In October, the first prize was awarded at an event Mr. Wolgin not only attended, but participated in despite a recent stroke.
"He was very courageous in the decisions that he made artistically and wasn't afraid to be in the avant-garde," said Terry Dolan, former interim dean at Tyler. That was borne out, she said, in his insistence that the prize reward an artist "whose work transcends traditional boundaries and exemplifies the highest level of artistic excellence."
Raised in Logan, Mr. Wolgin attended Pennsylvania State University and the University of Pennsylvania School of Law before becoming chief civilian contracting officer for the U.S. Army Quartermaster Corps during World War II.
In the years that followed, he displayed an entrepreneurial streak. Mr.

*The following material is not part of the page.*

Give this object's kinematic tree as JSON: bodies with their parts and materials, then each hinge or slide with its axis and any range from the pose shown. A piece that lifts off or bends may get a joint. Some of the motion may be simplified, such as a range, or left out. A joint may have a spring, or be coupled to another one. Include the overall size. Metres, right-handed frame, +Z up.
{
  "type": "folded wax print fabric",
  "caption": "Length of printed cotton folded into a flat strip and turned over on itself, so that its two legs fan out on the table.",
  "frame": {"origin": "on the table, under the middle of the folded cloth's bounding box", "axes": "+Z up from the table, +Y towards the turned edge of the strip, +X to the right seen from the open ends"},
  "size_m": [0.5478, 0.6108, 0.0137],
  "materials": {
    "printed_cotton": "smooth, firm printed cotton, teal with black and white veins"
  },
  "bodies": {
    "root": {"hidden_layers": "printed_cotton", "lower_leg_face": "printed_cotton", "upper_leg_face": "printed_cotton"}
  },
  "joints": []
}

Wolgin invested in stocks, purchased land, helped create a bank, formed a home-improvement financing company, bought major mortgage and petroleum companies, and helped organize Pennsylvania's first real estate investment trust.
His corporate roles included director and member of the executive committee of Industrial Valley Bank & Trust Co., president and chairman of the Properties Investment Corp., and a trustee for the Pennsylvania Real Estate Investment Trust and Brooks Harvey Realty Investors.
In his philanthropic endeavors, Mr. Wolgin was a founder of the Theater of the Living Arts and served as president of the Philadelphia Art Commission. His community activities were vast, including service on the boards of Albert Einstein Medical Center, the Hospital of the University of Pennsylvania, and the Greater Philadelphia Federation of Jewish Agencies.
A devoted supporter of Israel, he established the Wolgin Prize for Scientific Excellence at the Weizmann Institute of Science in Rehovot.
Mr. Wolgin is survived by a daughter, Barbara Wolgin Burwick; six grandchildren; 12 great-grandchildren, and a companion, Claire Boasi. A daughter, Deborah Pashman, died in 1996, and a son, Mark, died in 1994.
Services will be held at 11 a.m. Sunday at Joseph Levine & Son, 4737 Street Rd., Trevose. Burial will follow at Roosevelt Memorial Park.